Le périple outremer d’une artiste

Avoir une telle personnalité ne s’improvise pas, on l’a de naissance, par héritage. Elle se construit sur un socle éprouvé par ce qui en favorise l’éclosion, dans un milieu social ou le “capital culturel” se transmet, la fortune accompagnant l’éducation, l’esprit d’ouverture s’alliant au désir de connaissance. Lire, dessiner, danser, voyager représentent plus que des loisirs, des sources d’enrichissement personnel dont les autres profitent.  Régine est l’héroïne à la fois discrète et omniprésente de ce livre. Un long voyage de noces aux Indes néerlandaises et Tahiti en 1931, alors que se tient à Paris l’Exposition coloniale, préfigure celui qui suivra à bord de La Korrigane. C’est le nom de cet ancien morutier terre-neuvas transformé en un « confortable et luxueux yacht de plaisance » qui va parcourir les mers. A son bord, Régine van den Broek d’Obrenan qui est en quelque sorte celle qui tient le cap et garde la barre de cette passionnante aventure.

 

 

Elle a en plus dans les mains crayons, craies, pastels et pinceaux afin que ce qu’elle observe sous ces lointaines latitudes deviennent autant un recueil de souvenirs pour elle-même qu’un document de références pour les générations suivantes, un album à l’usage d’une vaste famille autant qu’un guide pour les curieux qui s’intéressent aux contrées différentes des leurs, à la vie des populations océaniennes, à l’art local, aux coutumes exotiques. Cette traversée océanique est une odyssée ethnographique. Deux ans d’observations équivalent aux nombreuses pages de leur relation. Les aquarelles, les peintures et les croquis dont la naïveté accroît le charme rendent compte de ce qui est vu et vécu dans l’instant du déroulement de l’action. Scènes de mariage au Fidji, notable des îles Salomon, rizières à Bali, écluses sur le canal de Panama, marché en Papouasie, le lecteur navigue « sous les voiles » de La Korrigane, autrement dit, il vogue sous le charme de ce récit qui se déploie dans un environnement certes privilégié, la vie à bord étant « assez spartiate » mais avec néanmoins « une ménagère en argent pour les diners dans la salle à manger » du bateau pour que les hôtes soient reçus comme il convient lors des escales.

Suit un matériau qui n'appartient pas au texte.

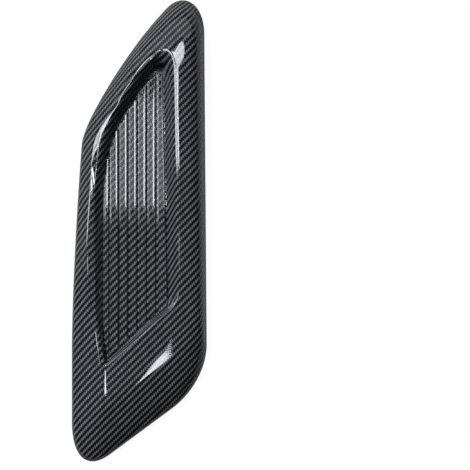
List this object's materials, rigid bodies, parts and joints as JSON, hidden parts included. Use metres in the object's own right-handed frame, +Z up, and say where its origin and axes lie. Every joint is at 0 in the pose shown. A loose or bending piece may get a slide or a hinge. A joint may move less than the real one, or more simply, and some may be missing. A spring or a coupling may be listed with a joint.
{
  "type": "bonnet scoop",
  "caption": "Long low stick-on bonnet scoop: a thin moulded shell, slanted at both ends, with a sunken recess floored by raised lengthwise slats, open underneath",
  "frame": {"origin": "middle of the flat foot, half way between the ends and between the sides, on the plane the scoop stands on", "axes": "+Y to the narrow high nose, +X to the long straight side, +Z up from the bonnet"},
  "size_m": [0.1258, 0.4296, 0.0255],
  "materials": {
    "scoop_shell": "gloss black plastic with a printed carbon twill on the outside"
  },
  "bodies": {
    "root": {"scoop_shell": "scoop_shell"}
  },
  "joints": []
}
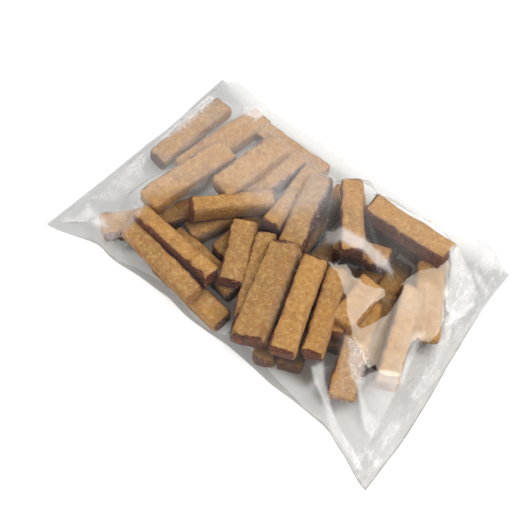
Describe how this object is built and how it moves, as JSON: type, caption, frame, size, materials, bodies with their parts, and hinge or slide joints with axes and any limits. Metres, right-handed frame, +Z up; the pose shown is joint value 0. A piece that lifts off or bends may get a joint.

On admire entre autres les planches des poissons multicolores du Pacifique.

 

 

Les objets rapportés par La Korrigane ont été transférés du musée de l’Homme au profit de celui du quai Branly, ce qui peut donner une idée de l’intérêt de ces expéditions, que Maurice Herzog trouvait « magnifique, tout simplement ».

 

Dominique Vergnon

 

Christian Coiffier, Régine van den Broek d’Obrenan, une artiste à bord de La Korrigane, Somogy éditions d’art, 262 pages, 300 illustrations, 19x26 cm, novembre 2014, 35 euros.